Invisible Child: Poverty, Survival & Hope in an American City Quotes

Quotes

Even Dasani’s name speaks of a certain reach. The bottled water had come to Brooklyn’s bodegas just before she was born, catching the fancy of her mother, who could not afford such indulgences. Who paid for water in a bottle?

Narrator

The protagonist of this story is named Dasani Coates. But her story is really only part of a much larger whole. In a way, one could even argue that the real protagonist of the story is Brooklyn since the setting is integral to telling Dasani’s tale. In addition to Dasani’s story taking place in the 21st century, the narrative also goes back in time—to the 19th century, in fact—to present a portrait what Brooklyn was like at the midpoint of the 20th century. And that was an era in which it was absolutely unthinkable that a product like Dasani—or any brand of bottled water for that matter—would ever exist in anyone’s lifetime. That divergence of reality is also at the heart of the story.

Dasani’s intelligence is “uncanny” and her “thought content far surpasses peers her age,” writes a counselor at the school. Principal Holmes can also see it, calling Dasani a “precocious little button,” the type of girl who could become anything—even a Supreme Court justice, if she harnesses her gifts in time.

Narrator

What makes Dasani’s story unfairly unique enough to warrant ten years of research and a book is that Dasani is regarded as something special in the depressing world of poverty, crime, hunger, drugs, and system racism she calls home. Her mother and stepfather had met in a homeless shelter and things don’t really improve all that terribly much even as the blended family begins to expand. Dasani is singled because she is both academically gifted and a talented athlete. And in the world of secondary education, opportunities, of course, those are the only two avenues offering any chance of breaking the cycle and getting out. But merely being smart and athletic is hardly a guarantee so the question lingering over the narrative is whether opportunity knocking will translate into opportunity being welcomed through the door.

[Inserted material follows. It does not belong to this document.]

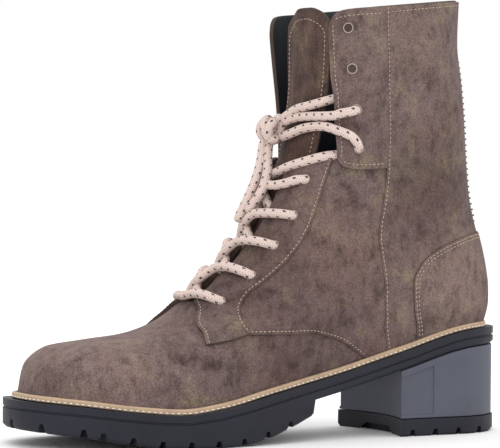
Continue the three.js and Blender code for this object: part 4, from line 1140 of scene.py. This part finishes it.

Miss Holmes returned to New York and did some research. She learned that Hershey was a boarding school for poor children. Starting at age four, they can attend for free and all of their needs are met—medical care, meals, clothing, even piano lessons. If they perform well enough, they can graduate with an $80,000 college scholarship.

Narrator

Miss Holmes is the sixty-year-old Principal of Dasani’s school, the one who refers to her as a button. In the early 80’s, she had often taken students to the Hershey theme park in Pennsylvania. On one of those occasions, she happened to notice a building in the distance that captured her imagination and she proceeded to learn more about it. It turns out to be one of the best-kept secrets in education and only just exactly the sort of miracle that Dasani needs to drag that opportunity that’s knowing right through the doorway and shove it down into a comfy sofa. But, as one can imagine, there are far more students wanting to get into the school than openings for them. Dasani has talent and smarts and a work ethic, but will she prove to have the one thing that trumps all those when it comes to living the dream: luck?